The Devil Amongst the Lawyers by Sharyn McCrumb. Sharyn McCrumb is one of my favorite authors, and this is her latest book in the Ballad series. The books are all mysteries, set in the Appalachian Mountain of Virginia/Tennessee, and they are beautifully written. I don’t think this was her strongest one, but it was still quite good. If you’ve never read her before, I recommend starting with the first book in the series, If Ever I Return, Pretty Peggy-O.

Faithful Place by Tana French. Tana French is an excellent mystery writer and if you like mysteries, you should definitely be reading hers. This is her third book and I find her writing less formulaic than other mystery writers. Of the three, this was my least favorite, but I would still rate it pretty highly. Recommended.

July Round-Up

June Round-Up

I read 11 books in June: 8 Fiction and 3 Non-fiction.

The Blue Zones: Lessons on Living Longer from the People Who Live the Longest by Dan Buettner. Blue Zones are geographic areas where people have a longer than average live expectancy – commonly living active lives past the age of 100. Being interest in living a long, healthy, active life, I was interested in what Buettner would have found in his studies of these areas. Some common themes were a having a sense of purpose, diets with little meat, and frequent low to moderate level exercise (ie, walking).

Half the Sky: Turning Oppression into Opportunity for Women Worldwide by Nicholas D. Kristof and Sheryl WuDunn. This was our book club book at the Ethical Society this month, and it was a good, if hard, read. The authors definitely weren’t neutral and expressed some strong opinions, some of which I questioned, but it was good to be reminded of the challenges that women around the world face.
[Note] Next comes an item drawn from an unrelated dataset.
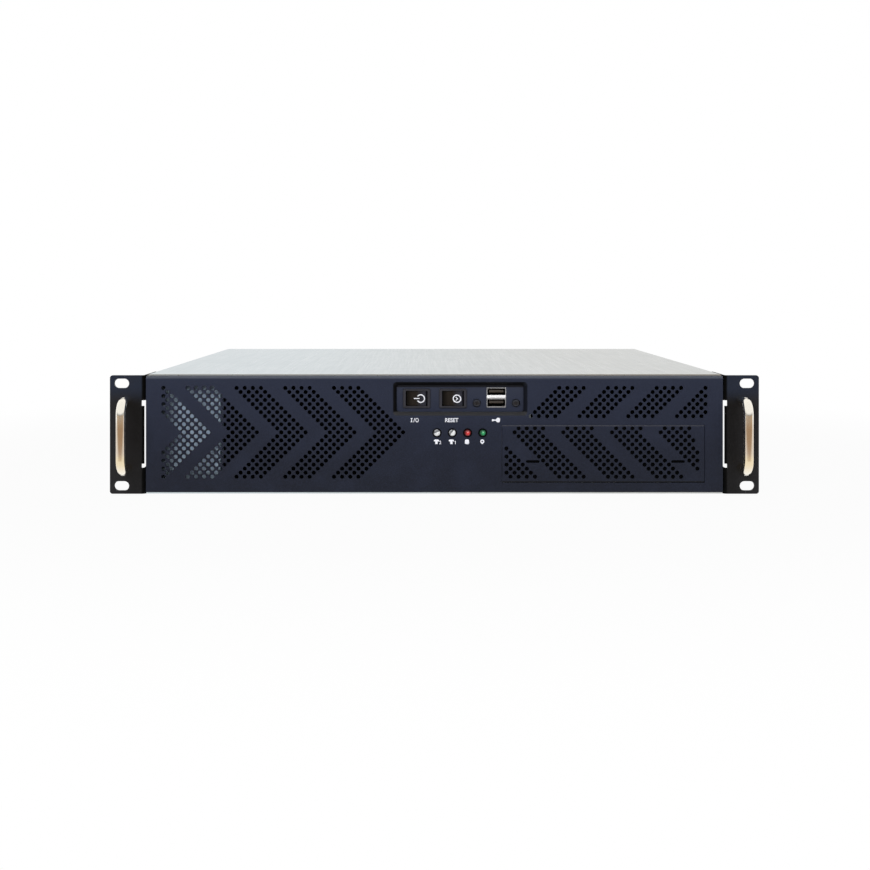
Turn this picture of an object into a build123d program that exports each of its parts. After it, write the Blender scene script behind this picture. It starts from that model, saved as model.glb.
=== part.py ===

Little Bee by Chris Cleave. This was an amazing book, and very interesting to read after Half the Sky – it addresses some of the same issues, but in a beautiful, heart-wrenching fictional form. Highly recommended.

Passage by Connie Willis.

Something to Declare by Julia Alvarez. This was a book of essays about writing, home, and other topics. I was excited to read it, loving as I do In the Time of Butterflies, but I found it to be just okay. Interesting to see how a writer thinks, but nothing to enthralling.

Dead in the Water by Carola Dunn. Book 6 of the Daisy Dalrymple series – this one set at some boat races on the Thames. This series continues to be a fun, light read. Perfect beach read, even when not at the beach!

A Tree Grows in Brooklyn by Betty Smith. We read this for our other book club (which has the best discussions).  I realized about 50 pages in to it that I had read it before, in high school I think.  It was sadder than I remembered, but also hopeful. It’s an easy read.

Calamity Jack by Shannon Hale. Back to the graphic novels, watch my book counts soar! Calamity Jack is the sequel to Rapunzel’s Revenge, both fractured fairy tales. I don’t like Jack quite as much as I enjoyed Rapunzel, but still a good read that I really looked forward too.

Resistance: Book One by Carla Jablonski. This graphic novel covers the Resistance movement in France during World War II from the perspective of a few village children. It was good – well illustrated and intriguing. I am looking forward to future installments.

Alison Dare, Little Miss Adventures by J. Torres. This book, was really three separate comic adventures: Alison Dare & the Arabian Nights, Alison Dare & the Secret of the Blue Scarab, and Alison Dare & the Mummy Child. Miss Dare is the 12-year-old daughter of (separated) archeologists and she doesn’t want for action. I really enjoyed that Alison being a girl was simply a fact of the story with no further comment. It’s nice to see a female protagonist taking full part in traditional comic book adventures.

The Outlander by Gil Adamson. My second “highly recommended” book of the month. The Outlander is Adamson’s first book and it follows a young widow who we learn early on has killed her husband as she escapes West, trying to avoid capture by the dead husband’s brothers. The story of what happened to the widow evolves over the course of the story of her escape and it is a truly engaging read.